Goal:
Make an exact copy of the entries below.

Record extracts:
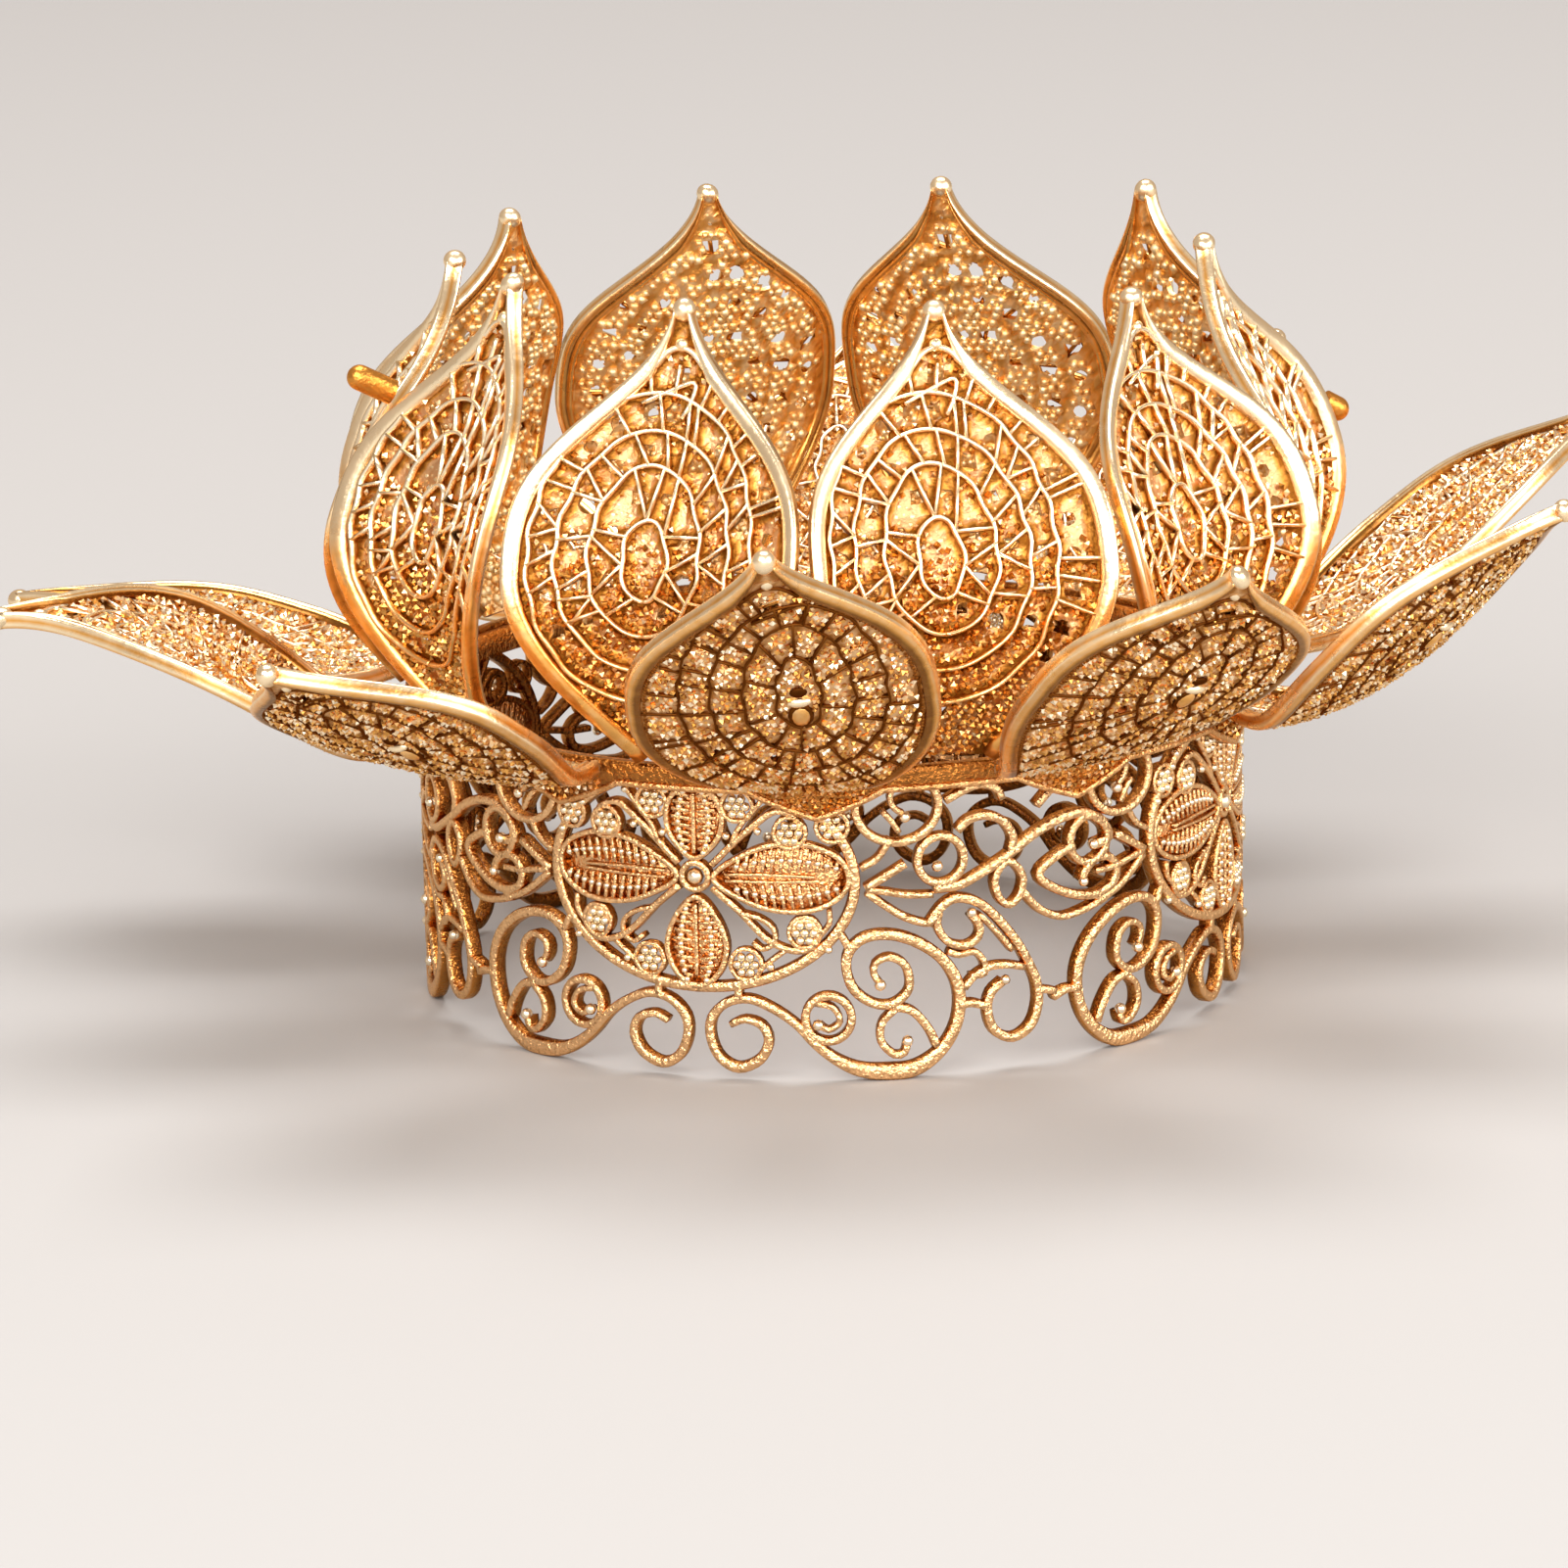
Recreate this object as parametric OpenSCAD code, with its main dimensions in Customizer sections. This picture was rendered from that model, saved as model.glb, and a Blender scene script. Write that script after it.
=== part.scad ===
// Lotus hair crown in gilt filigree: a pierced band, a collar with tails, and two rings of petals.
// Millimetres. Z is up, the front is -Y, and the origin is on the axis at the level of the lower edge.
// An azimuth is measured from the front towards +X.

/* [Band] */
// Outside diameter of the pierced band
band_od = 58.2; // [57.8:0.1:58.3]
// Thickness of the band's wire work
band_wall = 1.0; // [0.8:0.1:1.2]
// Height of the band
band_h = 22.0; // [21.6:0.1:22.0]
// Azimuth of the front medallion's middle
medallion_az = -16.9; // [-20:0.1:-14]
// Height of the medallions' middles
medallion_z = 14.2; // [13.9:0.1:14.4]

/* [Collar] */
// Radial thickness of the collar ribbon
collar_wall = 0.8; // [0.6:0.1:0.8]
// Height of the collar's upper edge
collar_top = 22.2; // [22.0:0.1:22.2]
// Height of the collar's lower edge between two tails
collar_valley = 20.5; // [20.2:0.1:20.8]
// Height of the lowest point of a tail
tail_z = 18.6; // [18.2:0.1:19.0]
// Width of a tail where it leaves the ribbon
tail_w = 9.0; // [8.0:0.5:10.0]
// Width of the blunt point of a tail
tail_flat = 0.6; // [0.4:0.1:1.0]

/* [Petals] */
// Width of the inner petals at their widest
inner_w = 21.2; // [20.0:0.1:21.2]
// Width of the outer petals at their widest
outer_w = 20.8; // [20.0:0.1:21.2]
// Thickness of the petals' web
web_t = 0.8; // [0.6:0.1:1.0]
// Width of the raised rim
rim_w = 1.35; // [1.0:0.05:1.4]
// Thickness of the raised rim
rim_t = 1.2; // [1.1:0.1:1.3]
// Diameter of the ball at each tip
ball_d = 1.7; // [1.5:0.1:1.8]

/* [Pegs] */
// Diameter of the two side pegs
peg_d = 1.8; // [1.4:0.1:1.8]
// Length of the side pegs
peg_len = 3.5; // [3.2:0.1:4.0]

/* [Hidden] */
$fn = 48;

petal_count = 10;
petal_step = 360 / petal_count;
quarter = 90;
gap = 0.1;

// Band and collar radii
band_r = band_od / 2;
band_in = band_r - band_wall;
collar_in = band_r + gap;
collar_r = collar_in + collar_wall;
tool_len = 8;

// Arc length to azimuth on the band
function turn_of(u) = u / band_r * 180 / PI;

// Half of the scroll panel's width, from a medallion's middle to the panel's middle
panel_u = band_r * PI / 4;

// Round gaps beside a medallion's middle, each cut on both sides of it
// Columns: distance along the band, height, radius
GAP_U = 0;
GAP_Z = 1;
GAP_R = 2;
SIDE_GAPS = [
    [2.9, medallion_z + 3.7, 0.90],
    [9.1, medallion_z - 3.4, 0.80],
    [4.3, medallion_z - 3.1, 1.00],
    [2.65, 2.6, 1.25],
    [9.3, 4.2, 1.15],
    [13.9, 7.9, 1.15],
    [14.5, 3.5, 1.00],
    [18.9, 11.1, 1.15],
    [17.7, 15.5, 1.30],
    [14.4, 18.3, 1.70],
    [21.1, 17.0, 1.15]
];
// Round gaps on the middle line of a scroll panel
MIDDLE_GAPS = [
    [panel_u, 5.0, 1.40],
    [panel_u, 13.4, 0.90],
    [panel_u, 9.8, 1.00]
];
// Round gap between the two small scrolls under a medallion
UNDER_GAP = [0, 4.9, 0.55];

// Pointed gaps between scrolls, each cut on both sides of a medallion
// Columns: distance along the band, height, half of the width, half of the length, lean outwards
LENS_W = 2;
LENS_L = 3;
LENS_LEAN = 4;
LENS_GAPS = [
    [16.5, 6.2, 0.65, 2.5, -8],
    [6.6, 5.9, 0.50, 1.5, -62]
];

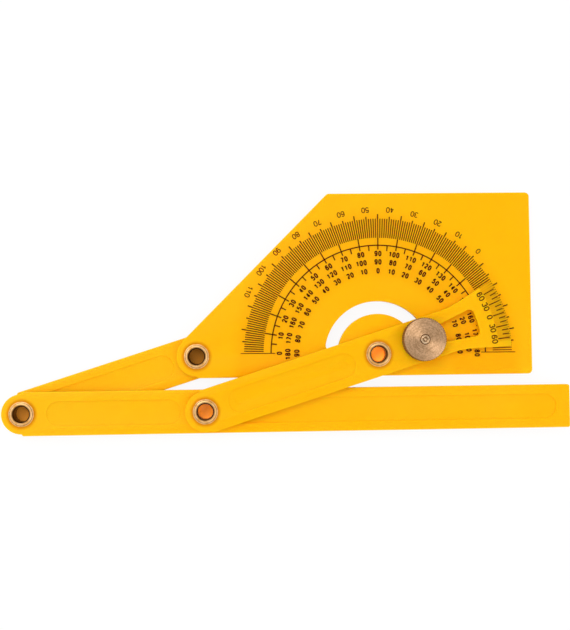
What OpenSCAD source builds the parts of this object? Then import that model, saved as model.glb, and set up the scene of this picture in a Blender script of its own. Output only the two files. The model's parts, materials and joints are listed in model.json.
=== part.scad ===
// Folding protractor square: a scale plate, a pointer arm, a long straight-edge blade and a short link,
// riveted with four hollow eyelets into an equal-sided parallelogram, and locked by a knurled thumb nut.
// The origin is on the axis of the centre eyelet, at the back face of the scale plate.
// +X runs along the scale's base line, +Y towards its 90 degree mark and +Z out of the printed front.

/* [Linkage] */
// Distance between neighbouring pivots, the same along all four sides of the parallelogram
pivot_pitch = 84; // [75:0.5:140]
// Angle that the pointer arm stands at, from the base line of the scale
rest_angle = 17.5; // [15:0.5:165]

/* [Moulded bars] */
// Width of the arm, the blade and the link
bar_w = 20; // [17:0.5:22]
// How much smaller than half the bar's width the round ear at a pivot is
ear_step = 0.8; // [0.2:0.1:1.5]
// Thickness of the scale plate and the blade, which share the middle layer
mid_t = 3; // [2:0.1:5]
// Thickness of the pointer arm
arm_t = 3; // [2:0.1:5]
// Thickness of the short link
link_t = 3; // [2:0.1:5]
// Free gap between two layers that turn on each other
layer_gap = 0.1; // [0.05:0.05:0.3]
// Length of the blade from the apex pivot to its square end
blade_len = 254; // [200:1:400]
// Radius of the blade's two square-end corners
blade_corner_r = 1; // [0.3:0.1:4]

/* [Moulded pockets] */
// Width of the shallow pockets in the bars' front faces
pocket_w = 11.4; // [6:0.1:14]
// Depth of the shallow pockets
pocket_deep = 0.45; // [0.2:0.05:1.2]
// Distance from a pivot to the nearest end of a pocket
pocket_inset = 11.3; // [8:0.1:20]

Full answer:
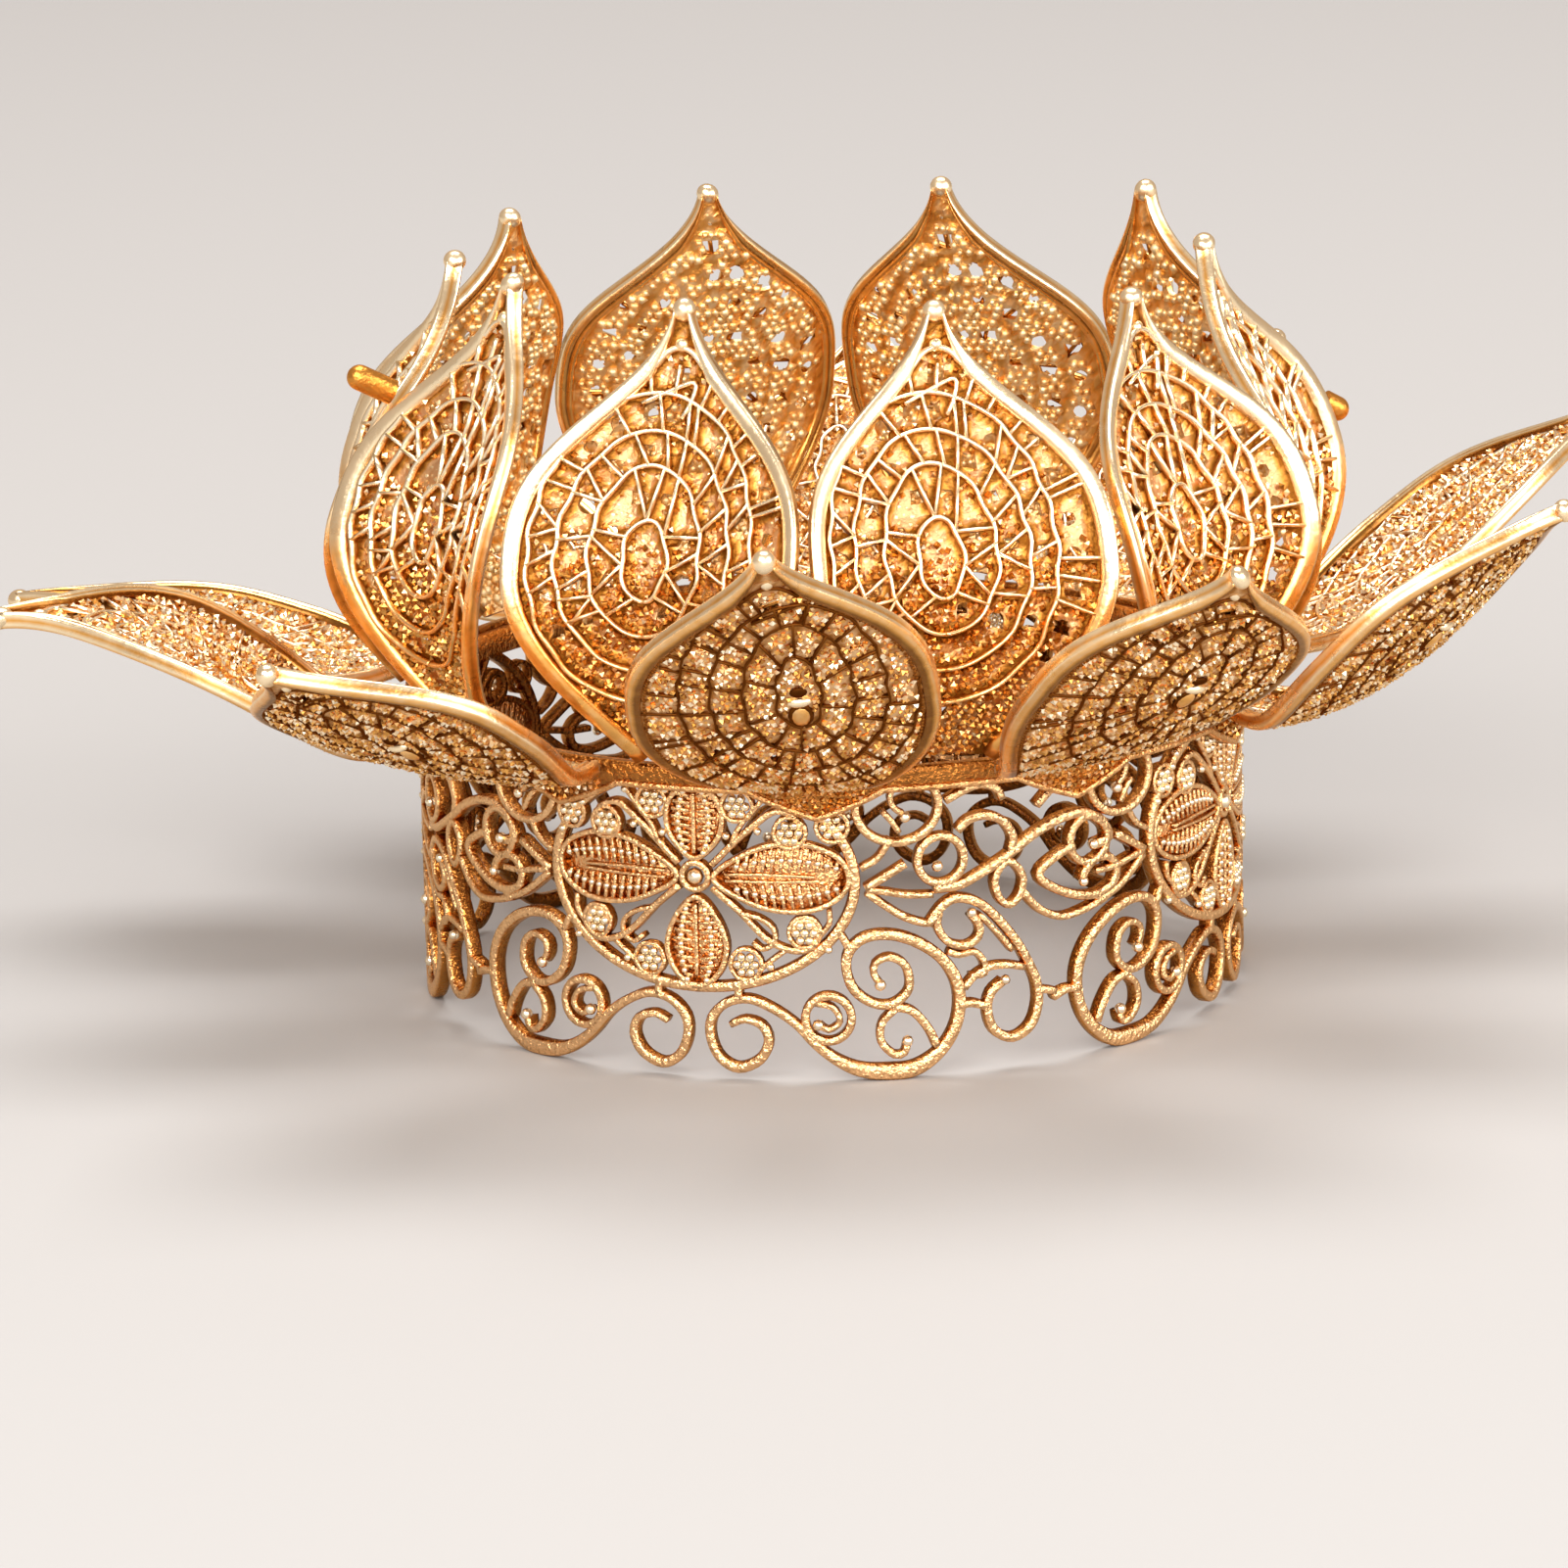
Recreate this object as parametric OpenSCAD code, with its main dimensions in Customizer sections. This picture was rendered from that model, saved as model.glb, and a Blender scene script. Write that script after it.
=== part.scad ===
// Lotus hair crown in gilt filigree: a pierced band, a collar with tails, and two rings of petals.
// Millimetres. Z is up, the front is -Y, and the origin is on the axis at the level of the lower edge.
// An azimuth is measured from the front towards +X.

/* [Band] */
// Outside diameter of the pierced band
band_od = 58.2; // [57.8:0.1:58.3]
// Thickness of the band's wire work
band_wall = 1.0; // [0.8:0.1:1.2]
// Height of the band
band_h = 22.0; // [21.6:0.1:22.0]
// Azimuth of the front medallion's middle
medallion_az = -16.9; // [-20:0.1:-14]
// Height of the medallions' middles
medallion_z = 14.2; // [13.9:0.1:14.4]

/* [Collar] */
// Radial thickness of the collar ribbon
collar_wall = 0.8; // [0.6:0.1:0.8]
// Height of the collar's upper edge
collar_top = 22.2; // [22.0:0.1:22.2]
// Height of the collar's lower edge between two tails
collar_valley = 20.5; // [20.2:0.1:20.8]
// Height of the lowest point of a tail
tail_z = 18.6; // [18.2:0.1:19.0]
// Width of a tail where it leaves the ribbon
tail_w = 9.0; // [8.0:0.5:10.0]
// Width of the blunt point of a tail
tail_flat = 0.6; // [0.4:0.1:1.0]

/* [Petals] */
// Width of the inner petals at their widest
inner_w = 21.2; // [20.0:0.1:21.2]
// Width of the outer petals at their widest
outer_w = 20.8; // [20.0:0.1:21.2]
// Thickness of the petals' web
web_t = 0.8; // [0.6:0.1:1.0]
// Width of the raised rim
rim_w = 1.35; // [1.0:0.05:1.4]
// Thickness of the raised rim
rim_t = 1.2; // [1.1:0.1:1.3]
// Diameter of the ball at each tip
ball_d = 1.7; // [1.5:0.1:1.8]

/* [Pegs] */
// Diameter of the two side pegs
peg_d = 1.8; // [1.4:0.1:1.8]
// Length of the side pegs
peg_len = 3.5; // [3.2:0.1:4.0]

/* [Hidden] */
$fn = 48;

petal_count = 10;
petal_step = 360 / petal_count;
quarter = 90;
gap = 0.1;

// Band and collar radii
band_r = band_od / 2;
band_in = band_r - band_wall;
collar_in = band_r + gap;
collar_r = collar_in + collar_wall;
tool_len = 8;

// Arc length to azimuth on the band
function turn_of(u) = u / band_r * 180 / PI;

// Half of the scroll panel's width, from a medallion's middle to the panel's middle
panel_u = band_r * PI / 4;

// Round gaps beside a medallion's middle, each cut on both sides of it
// Columns: distance along the band, height, radius
GAP_U = 0;
GAP_Z = 1;
GAP_R = 2;
SIDE_GAPS = [
    [2.9, medallion_z + 3.7, 0.90],
    [9.1, medallion_z - 3.4, 0.80],
    [4.3, medallion_z - 3.1, 1.00],
    [2.65, 2.6, 1.25],
    [9.3, 4.2, 1.15],
    [13.9, 7.9, 1.15],
    [14.5, 3.5, 1.00],
    [18.9, 11.1, 1.15],
    [17.7, 15.5, 1.30],
    [14.4, 18.3, 1.70],
    [21.1, 17.0, 1.15]
];
// Round gaps on the middle line of a scroll panel
MIDDLE_GAPS = [
    [panel_u, 5.0, 1.40],
    [panel_u, 13.4, 0.90],
    [panel_u, 9.8, 1.00]
];
// Round gap between the two small scrolls under a medallion
UNDER_GAP = [0, 4.9, 0.55];

// Pointed gaps between scrolls, each cut on both sides of a medallion
// Columns: distance along the band, height, half of the width, half of the length, lean outwards
LENS_W = 2;
LENS_L = 3;
LENS_LEAN = 4;
LENS_GAPS = [
    [16.5, 6.2, 0.65, 2.5, -8],
    [6.6, 5.9, 0.50, 1.5, -62]
];

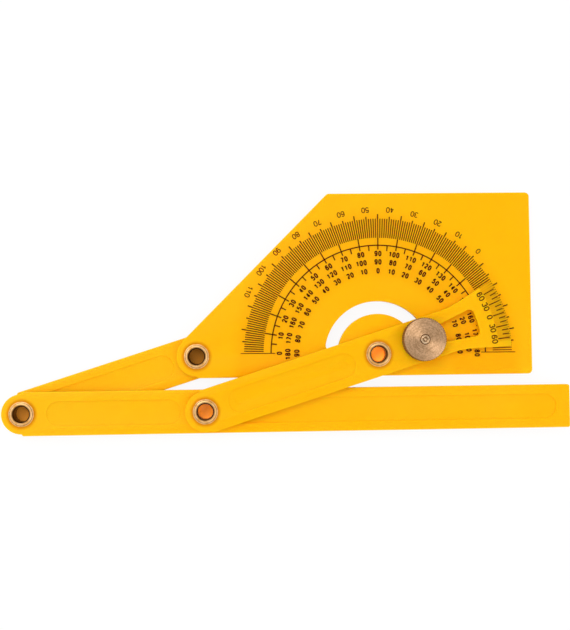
What OpenSCAD source builds the parts of this object? Then import that model, saved as model.glb, and set up the scene of this picture in a Blender script of its own. Output only the two files. The model's parts, materials and joints are listed in model.json.
=== part.scad ===
// Folding protractor square: a scale plate, a pointer arm, a long straight-edge blade and a short link,
// riveted with four hollow eyelets into an equal-sided parallelogram, and locked by a knurled thumb nut.
// The origin is on the axis of the centre eyelet, at the back face of the scale plate.
// +X runs along the scale's base line, +Y towards its 90 degree mark and +Z out of the printed front.

/* [Linkage] */
// Distance between neighbouring pivots, the same along all four sides of the parallelogram
pivot_pitch = 84; // [75:0.5:140]
// Angle that the pointer arm stands at, from the base line of the scale
rest_angle = 17.5; // [15:0.5:165]

/* [Moulded bars] */
// Width of the arm, the blade and the link
bar_w = 20; // [17:0.5:22]
// How much smaller than half the bar's width the round ear at a pivot is
ear_step = 0.8; // [0.2:0.1:1.5]
// Thickness of the scale plate and the blade, which share the middle layer
mid_t = 3; // [2:0.1:5]
// Thickness of the pointer arm
arm_t = 3; // [2:0.1:5]
// Thickness of the short link
link_t = 3; // [2:0.1:5]
// Free gap between two layers that turn on each other
layer_gap = 0.1; // [0.05:0.05:0.3]
// Length of the blade from the apex pivot to its square end
blade_len = 254; // [200:1:400]
// Radius of the blade's two square-end corners
blade_corner_r = 1; // [0.3:0.1:4]

/* [Moulded pockets] */
// Width of the shallow pockets in the bars' front faces
pocket_w = 11.4; // [6:0.1:14]
// Depth of the shallow pockets
pocket_deep = 0.45; // [0.2:0.05:1.2]
// Distance from a pivot to the nearest end of a pocket
pocket_inset = 11.3; // [8:0.1:20]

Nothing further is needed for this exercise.